Your instructions:
Every line of the material below should be repeated exactly.

================================

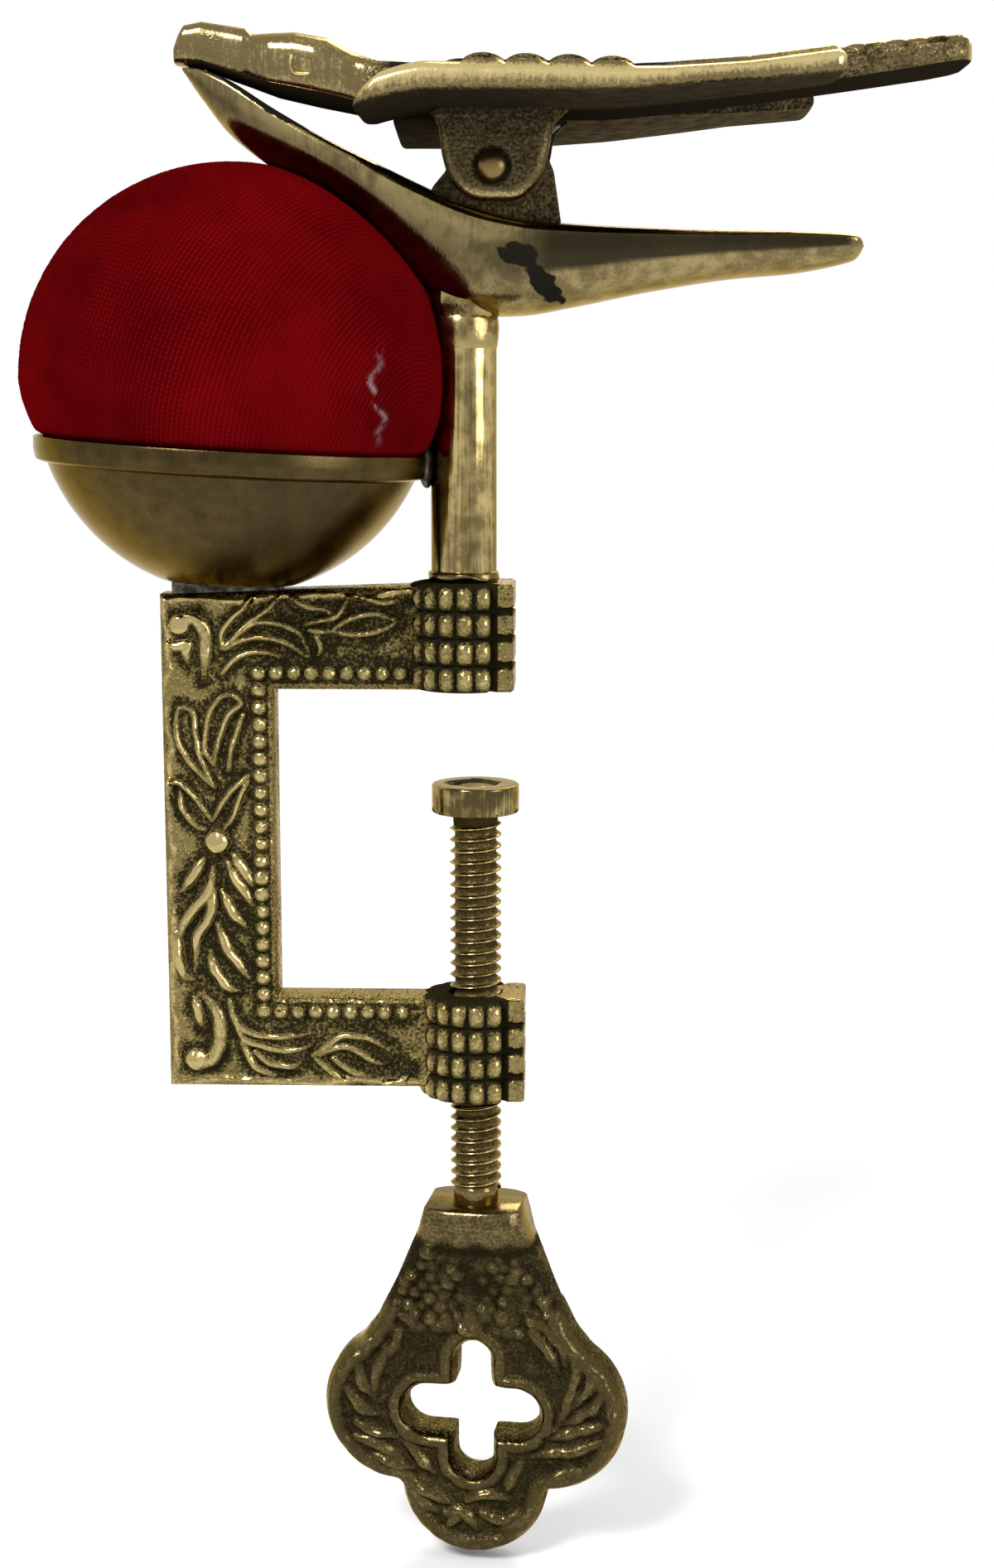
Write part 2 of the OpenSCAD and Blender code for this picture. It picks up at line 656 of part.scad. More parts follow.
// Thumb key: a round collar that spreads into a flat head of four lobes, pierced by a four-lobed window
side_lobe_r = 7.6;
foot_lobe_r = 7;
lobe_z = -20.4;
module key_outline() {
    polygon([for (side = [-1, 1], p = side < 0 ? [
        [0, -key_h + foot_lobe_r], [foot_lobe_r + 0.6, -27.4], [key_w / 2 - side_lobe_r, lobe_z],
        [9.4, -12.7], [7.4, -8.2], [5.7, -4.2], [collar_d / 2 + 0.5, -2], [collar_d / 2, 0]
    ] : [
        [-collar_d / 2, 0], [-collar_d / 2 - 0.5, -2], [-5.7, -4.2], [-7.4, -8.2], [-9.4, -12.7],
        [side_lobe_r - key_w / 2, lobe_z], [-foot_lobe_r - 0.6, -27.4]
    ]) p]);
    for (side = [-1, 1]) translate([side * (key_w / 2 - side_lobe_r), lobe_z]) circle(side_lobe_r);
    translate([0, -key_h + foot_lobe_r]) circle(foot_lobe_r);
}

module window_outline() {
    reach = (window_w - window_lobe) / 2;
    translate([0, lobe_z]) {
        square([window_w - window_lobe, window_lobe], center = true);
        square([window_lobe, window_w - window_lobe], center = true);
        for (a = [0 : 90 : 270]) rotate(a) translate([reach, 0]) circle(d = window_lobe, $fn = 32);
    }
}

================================

Reply:
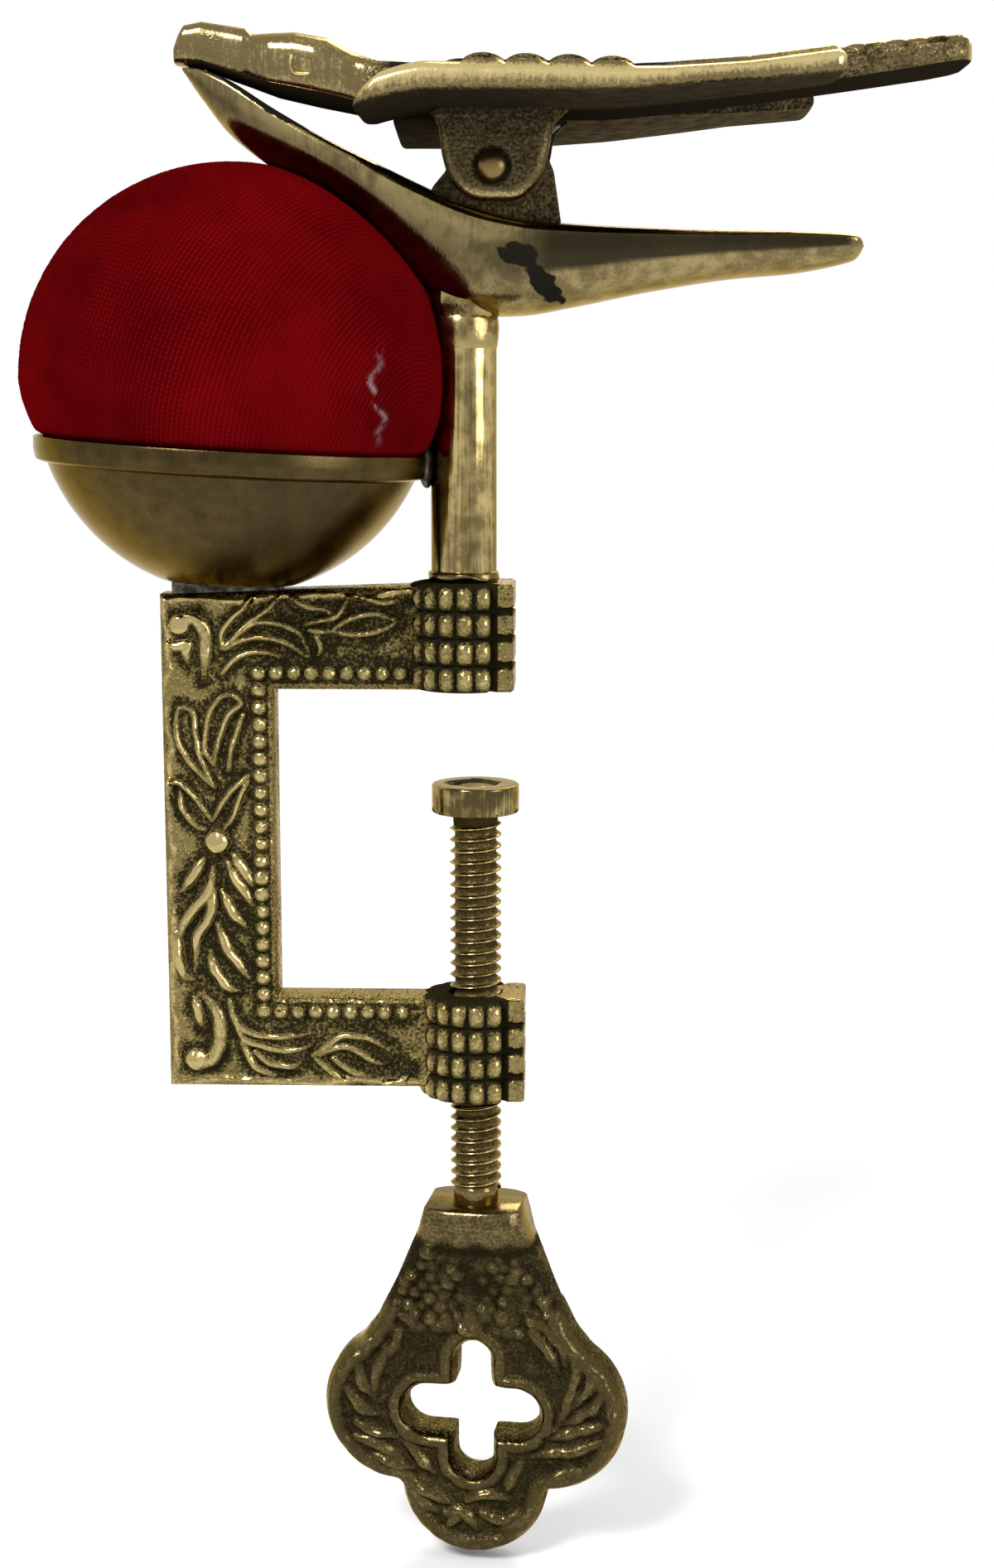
Write part 2 of the OpenSCAD and Blender code for this picture. It picks up at line 656 of part.scad. More parts follow.
// Thumb key: a round collar that spreads into a flat head of four lobes, pierced by a four-lobed window
side_lobe_r = 7.6;
foot_lobe_r = 7;
lobe_z = -20.4;
module key_outline() {
    polygon([for (side = [-1, 1], p = side < 0 ? [
        [0, -key_h + foot_lobe_r], [foot_lobe_r + 0.6, -27.4], [key_w / 2 - side_lobe_r, lobe_z],
        [9.4, -12.7], [7.4, -8.2], [5.7, -4.2], [collar_d / 2 + 0.5, -2], [collar_d / 2, 0]
    ] : [
        [-collar_d / 2, 0], [-collar_d / 2 - 0.5, -2], [-5.7, -4.2], [-7.4, -8.2], [-9.4, -12.7],
        [side_lobe_r - key_w / 2, lobe_z], [-foot_lobe_r - 0.6, -27.4]
    ]) p]);
    for (side = [-1, 1]) translate([side * (key_w / 2 - side_lobe_r), lobe_z]) circle(side_lobe_r);
    translate([0, -key_h + foot_lobe_r]) circle(foot_lobe_r);
}

module window_outline() {
    reach = (window_w - window_lobe) / 2;
    translate([0, lobe_z]) {
        square([window_w - window_lobe, window_lobe], center = true);
        square([window_lobe, window_w - window_lobe], center = true);
        for (a = [0 : 90 : 270]) rotate(a) translate([reach, 0]) circle(d = window_lobe, $fn = 32);
    }
}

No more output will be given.